Sicher, die repräsentativ-parlamentarische Demokratie hat sich bewährt; aber sie reicht scheinbar nicht mehr aus, um Bürgerinnen und Bürger von sich zu überzeugen. Wahlverweigerung, selbst auf lokaler Ebene - ich denke nur an die jüngsten Zahlen bei Landratswahlen -, Rückzug aus Parteien und Verbänden sowie Misstrauen gegenüber Politikerinnen und Politikern haben ihre Ursache auch darin, dass die Bürgerinnen und Bürger der Meinung sind, es ändere sich sowieso nichts.
Es ist scheinheilig, einerseits die Politikverdrossenheit zu beklagen und andererseits Möglichkeiten zur direkten Demokratie abzulehnen. Insofern unterstützen wir, werte Kolleginnen und Kollegen, den Antrag der FDP vom 4. Juni 2003 im Deutschen Bundestag, Artikel 23 des Grundgesetzes durch einen Passus zu ergänzen, der
einen Volksentscheid zu einem Vertrag, mit dem eine europäische Verfassung eingeführt wird, ermöglichen soll.

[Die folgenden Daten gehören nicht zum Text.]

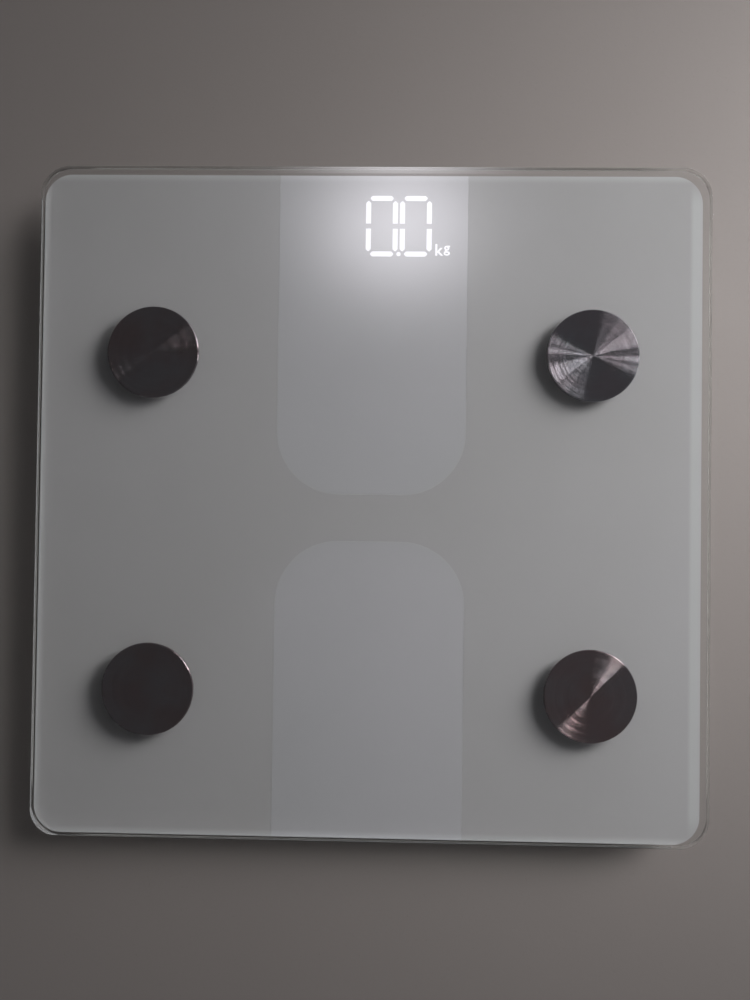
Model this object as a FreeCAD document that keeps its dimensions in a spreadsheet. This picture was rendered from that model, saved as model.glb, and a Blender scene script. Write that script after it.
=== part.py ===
# Digital bathroom scale: a glass platform bonded to a moulded base that stands on four load cells.
# X runs to the right, Y towards the readout and Z up. The origin is on the floor under the middle.
import FreeCAD, Part
import math
import os
import re
import Sketcher

# Every driving size, in millimetres. Each is a cell of the sheet and is written only here.
SIZES = {
    # glass platform
    "platform_width": 300,
    "platform_depth": 300,
    "glass_thickness": 6,
    "glass_corner": 13,
    "glass_edge": 0.6,
    "stud_hole_radius": 2.6,
    # printed coats on the back of the glass
    "print_thickness": 0.2,
    "print_margin_left": 0.7,
    "print_margin_right": 3.1,
    "print_margin_rear": 2.7,
    "print_margin_front": 0.7,
    "print_corner": 12,
    "print_hole_radius": 3.4,
    "print_seam": 0.05,
    "arch_width": 85,
    "arch_corner": 28.5,
    "rear_arch_end": 3.5,
    "front_arch_end": 17.5,
    # round steel contacts, and what holds them
    "contact_side_inset": 52.25,
    "rear_contact_inset": 84,
    "front_contact_inset": 66,
    "contact_radius": 20.5,
    "contact_thickness": 0.8,
    "contact_bevel": 0.4,
    "contact_tape": 0.2,
    "contact_tape_inset": 1,
    "stud_radius": 1.5,
    "stud_tail": 0.6,
    "thread_gap": 0.05,
    "nut_width": 5.5,
    "nut_height": 2,
    "terminal_radius": 4,
    "terminal_thickness": 0.6,
    "terminal_tongue_width": 3,
    "terminal_tongue_length": 9,
    "terminal_overlap": 0.5,
    "terminal_barrel_length": 4,
    "terminal_barrel_height": 2,
    # bonding tape and foam between the glass and the base
    "tape_thickness": 0.8,
    "tape_width": 4,
    "tape_inset": 0.6,
    "foam_width": 30,
    # base shell
    "ground_gap": 3.5,
    "base_overhang": 6,
    "base_lean": 5,
    "base_corner": 12,
    "base_corner_step": 1,
    "base_bottom_edge": 1.2,
    "lip_height": 2,
    "floor_thickness": 2,
    "rim_width": 6,
    "cavity_corner": 7,
    "cavity_lean": 0.5,
    "rib_thickness": 1.6,
    "rib_gap": 1.5,
    "rib_notch": 0.4,
    "rail_gap": 2,
    "channel_width": 20,
    "rail_end_gap": 8,
    "rib_pitch": 32,
    "lead_slot": 4,
    "label_width": 62,
    "label_depth": 34,
    "label_recess": 0.3,
    "label_y": 75,
    # load cell wells and load cells
    "foot_side_inset": 42,
    "foot_end_inset": 36,
    "well_width": 40,
    "well_wall": 2,
    "well_roof": 1.8,
    "seat_width": 4,
    "relief_depth": 2.2,
    "cell_gap": 3,
    "cell_thickness": 2.6,
    "cell_corner": 3,
    "tongue_width": 14,
    "tongue_tip": 8.5,
    "tongue_root": 8,
    "tongue_slot": 3,
    "gauge_width": 8,
    "gauge_depth": 6,
    "gauge_height": 1.6,
    "gauge_y": 5,
    "cell_lead_y": 6.5,
    "groove_run": 2,
    # cell retainers and their screws
    "retainer_thickness": 1.5,
    "retainer_gap": 0.3,
    "retainer_corner": 1,
    "ear_reach": 4.5,
    "ear_radius": 4,
    "round_spare": 0.1,
    "leg_gap": 1.2,
    "leg_inset": 0.2,
    "screw_radius": 1.1,
    "screw_hole_gap": 0.15,
    "screw_length": 8,
    "screw_head_radius": 2.4,
    "screw_head_height": 1.2,
    "screw_cross": 2.6,
    "screw_cross_width": 0.6,
    "screw_cross_depth": 0.7,
    "boss_radius": 3,
    "boss_gap": 0.2,
    # feet
    "pad_rim": 1.5,
    "pad_thickness": 2.2,
    "pad_inset": 1,
    "pad_edge": 0.4,
    "pad_fit": 0.1,
    "tread_depth": 0.6,
    "tread_inset": 8,
    "tread_width": 1.2,
    "tread_pitch": 3.6,
    "carrier_step": 1.5,
    "carrier_edge": 0.5,
    "flange_gap": 2,
    "flange_thickness": 1.6,
    "post_radius": 6,
    "foot_gap": 0.5,
    "foot_drop": 0.8,
    # battery box and cells
    "battery_radius": 5.2,
    "battery_length": 44.5,
    "battery_spacing": 1,
    "battery_edge": 0.5,
    "nub_radius": 1.9,
    "nub_height": 0.9,
    "battery_headroom": 0.3,
    "battery_clearance": 0.5,
    "bay_side_gap": 0.6,
    "bay_ceiling": 1.6,
    "bay_wall": 1.6,
    "bay_cradle": 1.2,
    "bay_cradle_height": 2.4,
    "spring_length": 5.7,
    "spring_wire": 0.35,
    "spring_wide": 3.6,
    "spring_narrow": 2.4,
    "spring_turns": 3.5,
    "plate_thickness": 0.4,
    "plate_side_gap": 1.2,
    "plate_trim": 1,
    # battery door
    "door_thickness": 1.6,
    "door_side_margin": 5.6,
    "door_end_margin": 5.5,
    "door_corner": 3,
    "door_gap": 0.4,
    "door_seat_gap": 0.1,
    "frame_width": 4,
    "frame_height": 3.9,
    "barrel_radius": 1.5,
    "pin_radius": 0.8,
    "pin_length": 2,
    "pin_gap": 0.05,
    "latch_width": 14,
    "latch_length": 12,
    "latch_slot": 1,
    "latch_slot_run": 1,
    "nose_width": 10,
    "nose_reach": 1,
    "nose_thickness": 1,
    "nose_gap": 0.25,
    "scoop_radius": 8,
    "scoop_offset": 1,
    "scoop_depth": 1.2,
    "grip_height": 0.5,
    "grip_width": 1,
    "grip_pitch": 2.4,
    # circuit board and readout
    "board_width": 100,
    "board_depth": 52,
    "board_thickness": 1.6,
    "board_gap": 0.3,
    "board_corner": 2,
    "board_post_height": 4,
    "board_post_x": 44,
    "board_post_inset": 6,
    "board_screw_length": 5,
    "digit_height": 27,
    "digit_width": 14.4,
    "digit_pitch": 15.4,
    "first_digit_x": 27.6,
    "digit_inset": 25.85,
    "segment_width": 2.4,
    "segment_gap": 0.5,
    "dot_radius": 1.3,
    "dot_x": 10.9,
    "unit_window_x": 30.3,
    "unit_window_width": 8,
    "unit_window_height": 7,
    "light_box_width": 76,
    "light_box_wall": 1.2,
    "diffuser_thickness": 0.3,
    "led_length": 3,
    "led_width": 1.4,
    "led_height": 0.8,
    # connectors on the board
    "connector_depth": 5,
    "connector_height": 5,
    "cell_connector_width": 8,
    "lead_connector_width": 6,
    "front_cell_connector_inset": 14.8,
    "rear_cell_connector_inset": 26.8,
    "contact_connector_x": 27,
    "lead_spacing": 1.5,
    # unit button and switch
    "button_x": 30,
    "button_inset": 11.8,
    "button_radius": 4,
    "button_gap": 0.3,
    "button_recess": 0.4,
    "button_edge": 0.4,
    "button_flange_radius": 5.4,
    "button_flange_thickness": 0.8,
    "button_rest_gap": 0.1,
    "button_travel": 0.5,
    "button_spare": 0.3,
    "switch_width": 6,
    "plunger_radius": 1.65,
    "plunger_gap": 0.05,
    "plunger_length": 1.8,
    # leads
    "cell_lead_radius": 1,
    "contact_lead_radius": 0.6,
    "battery_lead_radius": 0.7,
    "lead_hole_gap": 0.2,
}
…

Die PDS steht nach wie vor für eine Volksgesetzgebung auf Bundesebene. Sie erachtet die europäische Verfassung aber für so wichtig, dass sie im Interesse der Bürgerinnen und Bürger bereit ist, auch kleine Schritte zu gehen; denn die Europäische Union bestimmt schon heute in weiten Teilen das Leben in der Bundesrepublik. Europäische Richtlinien und Verordnungen regeln bis zu 70 % direkt oder indirekt das Alltagsleben in den Kommunen.

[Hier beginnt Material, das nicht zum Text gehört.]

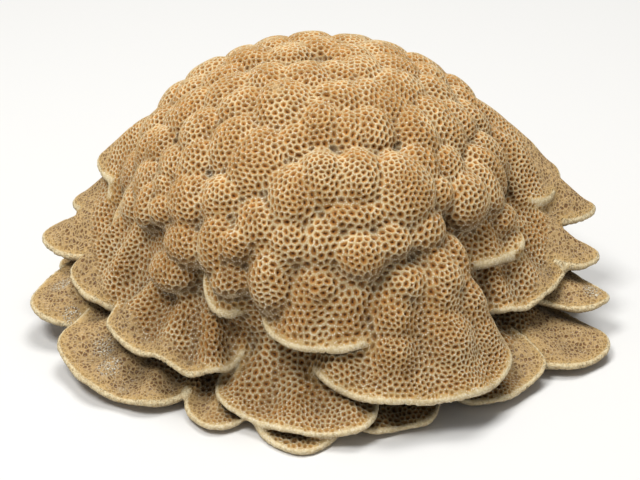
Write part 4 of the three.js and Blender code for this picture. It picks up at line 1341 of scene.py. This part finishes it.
@dataclass(frozen=True)
class CutFace:
    """The flat cut below: pale bare skeleton with fine open pores."""

    bare: tuple = colour(226, 208, 176)
    pore: tuple = colour(150, 124, 88)
    pore_size: float = 1.3
    pore_depth: float = 0.2
    pore_strength: float = 0.5
    pore_edge: tuple = (0.42, 0.2)
    grain_shades: tuple = (0.3, 0.7, 0.88, 1.06)
    roughness: float = 0.9

    def build(self, grain: bpy.types.NodeTree) -> bpy.types.Material:
        """Makes the material around the shared grain."""
        material, sheet = NodeSheet.of_material("cut_skeleton")
        fine = sheet.add("ShaderNodeGroup", node_tree=grain)
        inputs = {"Vector": sheet.place(), "Scale": 1.0 / (self.pore_size * MM)}
        cells = sheet.add("ShaderNodeTexVoronoi", inputs).outputs["Distance"]
        skin = sheet.mix(sheet.ramp(cells, *self.pore_edge), self.bare, self.pore)
        skin = sheet.shade(skin, sheet.ramp(fine.outputs["Height"], *self.grain_shades))
        bump = sheet.add("ShaderNodeBump", {"Height": cells, "Strength": self.pore_strength,
                                            "Distance": self.pore_depth * MM})
        sheet.finish(skin, self.roughness, bump.outputs[0])
        return material


@dataclass(frozen=True)
class Lamp:
    """One soft square lamp: its name, place and size in metres, and its power in watts."""

    name: str
    place: tuple[float, float, float]
    size: float
    power: float


@dataclass(frozen=True)
class Studio:
    """The pale floor, the soft lights and the camera at the photo's angle."""

    lamps: tuple[Lamp, ...] = (
        Lamp("key", (-0.3, -0.3, 0.9), 0.3, 5.2),
        Lamp("top", (0.1, 0.15, 1.0), 0.4, 5.0),
    )
    lamp_aim: tuple[float, float, float] = (0.0, 0.0, 0.03)
    elevation: float = 30.0
    distance: float = 0.42
    target_height: float = 0.0193
    lens: float = 90.56
    sensor: float = 36.0
    floor_size: float = 4.0
    floor_colour: tuple = colour(244, 243, 240)
    sky_strength: float = 0.22

    def floor(self) -> None:
        """Lays the floor that the colony stands on."""
        bm = bmesh.new()
        bmesh.ops.create_grid(bm, x_segments=1, y_segments=1, size=self.floor_size / 2.0)
        mesh = bpy.data.meshes.new("floor")
        bm.to_mesh(mesh)
        bm.free()
        material, sheet = NodeSheet.of_material("floor_paper")
        shader = sheet.add("ShaderNodeBsdfPrincipled", {
            "Base Color": self.floor_colour, "Roughness": 0.9})
        sheet.add("ShaderNodeOutputMaterial", {"Surface": shader.outputs[0]})
        mesh.materials.append(material)
        floor = bpy.data.objects.new("floor", mesh)
        bpy.context.collection.objects.link(floor)

    def hang(self, lamp: Lamp) -> None:
        """Hangs one lamp so that it faces the colony."""
        light = bpy.data.lights.new(lamp.name, "AREA")
        light.size = lamp.size
        light.energy = lamp.power
        hung = bpy.data.objects.new(lamp.name, light)
        bpy.context.collection.objects.link(hung)
        hung.location = lamp.place
        aim = Vector(self.lamp_aim) - Vector(lamp.place)
        hung.rotation_euler = aim.to_track_quat("-Z", "Y").to_euler()

    def sky(self) -> None:
        """Sets an even pale sky."""
        world = bpy.data.worlds.new("sky")
        world.use_nodes = True
        background = world.node_tree.nodes["Background"]
        background.inputs["Color"].default_value = (1.0, 1.0, 1.0, 1.0)
        background.inputs["Strength"].default_value = self.sky_strength
        bpy.context.scene.world = world
        bpy.context.scene.view_settings.view_transform = "Standard"

    def camera(self) -> None:
        """Sets the camera at the photo's viewing angle."""
        data = bpy.data.cameras.new("camera")
        data.lens = self.lens
        data.sensor_width = self.sensor
        camera = bpy.data.objects.new("camera", data)
        bpy.context.collection.objects.link(camera)
        tilt = math.radians(self.elevation)
        camera.location = (0.0, -self.distance * math.cos(tilt),
                           self.target_height + self.distance * math.sin(tilt))
        camera.rotation_euler = (math.pi / 2.0 - tilt, 0.0, 0.0)
        bpy.context.scene.camera = camera

    def build(self) -> None:
        """Sets up floor, lights and camera."""
        self.floor()
        self.sky()
        for lamp in self.lamps:
            self.hang(lamp)
        self.camera()


def main() -> None:
    """Builds the stage and the coral, and reports each piece."""
    logging.basicConfig(level=logging.INFO, format="%(name)s: %(message)s")
    Studio().build()
    dome = Dome()
    colony = Colony(dome, Plates(dome), CupSizes(), CupShape())
    grain = SkeletonGrain().build()
    colony.build([CoralSkin().build(grain), CutFace().build(grain)])


if __name__ == "__main__":
    main()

Seit eineinhalb Jahren zahlen wir mit dem Euro, aber ich glaube, die wenigsten fühlen sich als Europäer, trotz des neuen Geldes. Im Gegenteil: Die Europäische Union wird von vielen Bürgerinnen und Bürgern als elitäres technokratisches Gebilde wahrgenommen, dem sie sich ohnmächtig ausgeliefert sehen. Eine europäische Öffentlichkeit gibt es nicht. Viele EU-Bürger sind deshalb auch bereit, bei nationalen Wahlen Kandidaten zu wählen, die sich für eine Schwächung der EU stark machen.
Ein Volksentscheid kann wesentlich zur demokratischen Verankerung und zu mehr Transparenz der EU beitragen; denn er zwingt uns, mit den Bürgerinnen und Bürgern das Gespräch über Europa zu führen. Es gilt, die Entwicklung transparent aufzuzeigen, zu verdeutlichen, wie und warum Entscheidungen getroffen werden und welche Wirkungen sie haben könnten. Nur so können Ängste abgebaut werden, die es gerade hinsichtlich der bevorstehenden Erweiterungen der Europäischen Union gibt.

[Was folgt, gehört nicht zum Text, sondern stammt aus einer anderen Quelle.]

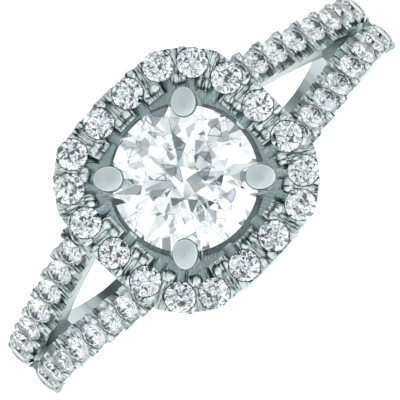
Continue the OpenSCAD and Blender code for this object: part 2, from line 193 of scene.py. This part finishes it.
# The centre stone
# A round brilliant of colourless diamond, about one carat, cut and polished flat. It sits in the
# cone and four claws hold it at its girdle.
def shards(tree, place, size_mm, tones):
    """Paints a stone's light and shade: it cuts along five ways and gives each straight-sided piece
    between the cuts a painted tone of its own, with a rim that is darker where the piece is nearly
    dark."""
    cut_degrees = (4, 40, 76, 112, 148)
    cut_shift = 0.37
    row_length = 17.0
    rim_from, rim_to, rim_dark = 0.045, 0.063, 0.35
    rows = []
    to_edge = 0.5
    for number, degrees in enumerate(cut_degrees):
        angle = math.radians(degrees)
        way = bench.to_3x3() @ Vector((math.cos(angle), math.sin(angle), 0))
        run = add(tree, "ShaderNodeVectorMath", [place, tuple(way)], operation="DOT_PRODUCT")
        step = add(tree, "ShaderNodeMath", [run, 1 / (size_mm * MM), number * cut_shift],
                   operation="MULTIPLY_ADD")
        rows.append(add(tree, "ShaderNodeMath", [step], operation="FLOOR"))
        edge = add(tree, "ShaderNodeMath", [step, 0.5], operation="PINGPONG")
        to_edge = add(tree, "ShaderNodeMath", [edge, to_edge], operation="MINIMUM")
    piece = add(tree, "ShaderNodeCombineXYZ", rows[:3])
    row = add(tree, "ShaderNodeMath", [rows[3], row_length, rows[4]], operation="MULTIPLY_ADD")
    chance = add(tree, "ShaderNodeTexWhiteNoise", {"Vector": piece, "W": row}, noise_dimensions="4D")
    rim = add(tree, "ShaderNodeMapRange", {
        "Value": to_edge, "From Min": rim_from, "From Max": rim_to, "To Min": rim_dark, "To Max": 1.0})
    rimmed = add(tree, "ShaderNodeMath", [chance, rim], operation="MULTIPLY")
    cut = add(tree, "ShaderNodeValToRGB", [rimmed], tones)
    cut.color_ramp.interpolation = "CONSTANT"
    return cut


def polished_diamond(name, wide_mm, fine_mm, fine_painted_light_tones, broken_mm, broken_tilt, roughness):
    """Diamond polished on a scaife: clear, with a very high index, so that it throws back most of the
    light. The shards into which real facets cut that light are drawn on the crown, wide pale ones
    and fine dark ones, and the pavilion's normals are broken a little to split them once more."""
    diamond_ior = 2.417
    crown_from = 0.05
    wide_painted_light_tones = [(0.0, "#d2d7dc"), (0.12, "#e5e9ec"), (0.34, "#f3f5f6"), (0.62, "#ffffff")]
    material = bpy.data.materials.new(name)
    material.use_nodes = True
    tree = material.node_tree
    tree.nodes.clear()
    place = add(tree, "ShaderNodeTexCoord").outputs
    wide = shards(tree, place["Object"], wide_mm, wide_painted_light_tones)
    fine = shards(tree, place["Object"], fine_mm, fine_painted_light_tones)
    # the crown's colour is painted light and shade: wide pale shards as painted reflections and fine dark
    # ones as painted shade
    crown = add(tree, "ShaderNodeMix", [1.0, wide, fine], data_type="RGBA", blend_type="MULTIPLY")
    upward = add(tree, "ShaderNodeVectorMath", [place["Normal"], tuple(stone_way)], operation="DOT_PRODUCT")
    pavilion = add(tree, "ShaderNodeMath", [upward, crown_from], operation="LESS_THAN")
    painted_light_and_body = add(tree, "ShaderNodeMix", [pavilion, crown, linear("#f6fafc")], data_type="RGBA")
    cells = add(tree, "ShaderNodeTexVoronoi", {"Vector": place["Object"], "Scale": 1 / (broken_mm * MM)})
    lean = add(tree, "ShaderNodeVectorMath", [
        cells.outputs["Color"], (broken_tilt,) * 3, (-broken_tilt / 2,) * 3], operation="MULTIPLY_ADD")
    normal = add(tree, "ShaderNodeNewGeometry").outputs["Normal"]
    broken = add(tree, "ShaderNodeVectorMath", [normal, lean], operation="ADD")
    broken = add(tree, "ShaderNodeVectorMath", [broken], operation="NORMALIZE")
    facet = add(tree, "ShaderNodeMix", [pavilion, normal, broken], data_type="VECTOR")
    shader = add(tree, "ShaderNodeBsdfPrincipled", {
        "Base Color": painted_light_and_body, "Normal": facet, "Roughness": roughness, "IOR": diamond_ior,
        "Transmission Weight": 1.0})
    add(tree, "ShaderNodeOutputMaterial", {"Surface": shader})
    return material


dress(frame["nodes"]["centre_stone"], polished_diamond(
    "polished_diamond_centre", wide_mm=1.3, fine_mm=0.7,
    fine_painted_light_tones=[(0.0, "#18232a"), (0.035, "#76818c"), (0.085, "#ffffff")],
    broken_mm=1.0, broken_tilt=0.05, roughness=0.0))

# The halo's stones
# Eighteen small round brilliants of the same diamond. Each is pressed into a drilled seat, and a
# grain of metal holds it at each corner. Their shards of light are painted finer and darker than the
# centre stone's, with near black painted shade among them.
halo_diamond = polished_diamond(
    "polished_diamond_halo", wide_mm=0.5, fine_mm=0.24,
    fine_painted_light_tones=[(0.0, "#020304"), (0.085, "#3c444c"), (0.13, "#b4bac0"), (0.18, "#ffffff")],
    broken_mm=0.4, broken_tilt=0.2, roughness=0.0)
for name, stone in frame["nodes"].items():
    if name.startswith("halo_stone"):
        dress(stone, halo_diamond)

# The stones of the arms
# Eighteen on each side of the head, set in the same way between grains. A trace of roughness and
# paler painted shards of light draw them paler and softer than the halo's, as they look in front of
# a lens that isn't focused on them.
arm_diamond = polished_diamond(
    "polished_diamond_arms", wide_mm=1.2, fine_mm=0.8,
    fine_painted_light_tones=[(0.0, "#5f6971"), (0.03, "#b0b7bc"), (0.08, "#ffffff")],
    broken_mm=1.1, broken_tilt=0.05, roughness=0.07)
for side in ("left", "right"):
    dress(frame["nodes"]["shoulder_stones_" + side], arm_diamond)


# The table
# A sheet of white acrylic, larger than any view reaches and lit from below, so that it keeps
# nearly no shadow.
def lit_acrylic():
    """Sanded white acrylic: matt, with a faint grain and light coming up through it."""
    grain_mm = 0.6
    material = bpy.data.materials.new("lit_acrylic")
    material.use_nodes = True
    tree = material.node_tree
    tree.nodes.clear()
    place = add(tree, "ShaderNodeTexCoord").outputs["Object"]
    grain = add(tree, "ShaderNodeTexNoise", {"Vector": place, "Scale": 1 / (grain_mm * MM), "Detail": 3.0})
    sheet = add(tree, "ShaderNodeValToRGB", [grain], [(0.3, "#f6f7f7"), (0.7, "#fbfbfb")])
    shader = add(tree, "ShaderNodeBsdfPrincipled", {
        "Base Color": sheet, "Emission Color": sheet, "Emission Strength": 0.65, "Roughness": 0.7,
        "Specular IOR Level": 0.2})
    add(tree, "ShaderNodeOutputMaterial", {"Surface": shader})
    return material


table_side_m = 3.0
bpy.ops.mesh.primitive_plane_add(size=table_side_m, location=(0, 0, 0))
table = bpy.context.active_object
table.name = "table"
dress(table, lit_acrylic())

# The light
# A tent of white cloth panels with dark seams: bright all round, a little darker where the camera
# stands and at the sides. The stones show its panels and seams many times over.
front_way = (0, -1, 0)
panel_scale = 4.0
tent_strength = 1.6
world = bpy.data.worlds.new("light_tent")
bpy.context.scene.world = world
world.use_nodes = True
tent = world.node_tree
tent.nodes.clear()
way = add(tent, "ShaderNodeTexCoord").outputs["Generated"]
facing = add(tent, "ShaderNodeVectorMath", [way, front_way], operation="DOT_PRODUCT")
frontness = add(tent, "ShaderNodeMapRange", {"Value": facing, "From Min": -1.0, "From Max": 1.0})
lit = add(tent, "ShaderNodeValToRGB", [frontness], [
    (0.0, "#ffffff"), (0.35, "#e0e1e1"), (0.52, "#a0a4a4"), (0.66, "#f3f4f4"), (0.93, "#ffffff"),
    (0.985, "#bcc1c1")])
panels = add(tent, "ShaderNodeTexVoronoi", {"Vector": way, "Scale": panel_scale})
pick = add(tent, "ShaderNodeSeparateColor", [panels.outputs["Color"]]).outputs["Red"]
cloth = add(tent, "ShaderNodeValToRGB", [pick], [
    (0.0, "#8d9498"), (0.06, "#c3c8cb"), (0.14, "#eaeced"), (0.32, "#fcfdfd")])
cloth.color_ramp.interpolation = "CONSTANT"
border = add(tent, "ShaderNodeTexVoronoi", {"Vector": way, "Scale": panel_scale}, feature="DISTANCE_TO_EDGE")
seam = add(tent, "ShaderNodeValToRGB", [border], [(0.02, "#959597"), (0.03, "#ffffff")])
for dimmer in (cloth, seam):
    lit = add(tent, "ShaderNodeMix", [1.0, lit, dimmer], data_type="RGBA", blend_type="MULTIPLY")
background = add(tent, "ShaderNodeBackground", {"Color": lit, "Strength": tent_strength})
add(tent, "ShaderNodeOutputWorld", {"Surface": background})

# The camera
# It looks at the head nearly along the centre stone's axis, leaning a little towards the table, and
# is rolled so that the shank runs from lower left to upper right.
photo_side_px = 400
px_per_mm = 23.1
girdle_z_mm = 14.0
girdle_px = (185.1, 178.7)
camera_away_mm = 380.0
camera_lean = math.radians(4.74)
camera_roll = math.radians(45.8)
sensor_mm = 36.0
clip_near_m, clip_far_m = 0.01, 20.0

back_way = bench.to_3x3() @ Vector((0, -math.sin(camera_lean), math.cos(camera_lean)))
table_way = bench.to_3x3() @ Vector((0, -math.cos(camera_lean), -math.sin(camera_lean)))
right_way = math.cos(camera_roll) * shank_way + math.sin(camera_roll) * table_way
up_way = math.sin(camera_roll) * shank_way - math.cos(camera_roll) * table_way
middle = bench @ Vector((0, 0, girdle_z_mm * MM))
middle += right_way * (photo_side_px / 2 - girdle_px[0]) / px_per_mm * MM
middle -= up_way * (photo_side_px / 2 - girdle_px[1]) / px_per_mm * MM

camera_data = bpy.data.cameras.new("camera")
camera = bpy.data.objects.new("camera", camera_data)
bpy.context.collection.objects.link(camera)
camera_data.sensor_width = sensor_mm
camera_data.lens = sensor_mm * camera_away_mm / (photo_side_px / px_per_mm)
camera_data.clip_start = clip_near_m
camera_data.clip_end = clip_far_m
camera.matrix_world = Matrix((right_way, up_way, back_way)).transposed().to_4x4()
camera.location = middle + back_way * camera_away_mm * MM
bpy.context.scene.camera = camera
bpy.context.scene.view_settings.view_transform = "Standard"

Die Bundesrepublik steht unseres Erachtens in der Pflicht dazu; denn sie gehört zu den Mitbegründern der Europäischen Gemeinschaft. Politikerinnen und Politiker aller Parteien engagieren sich auf der europäischen Ebene und waren maßgeblich an der Erarbeitung des Verfassungsentwurfs beteiligt - sicherlich mit sehr unterschiedlichen Vorstellungen über die Gestaltung der Europäischen Gemeinschaft, aber immer für diese Gemeinschaft.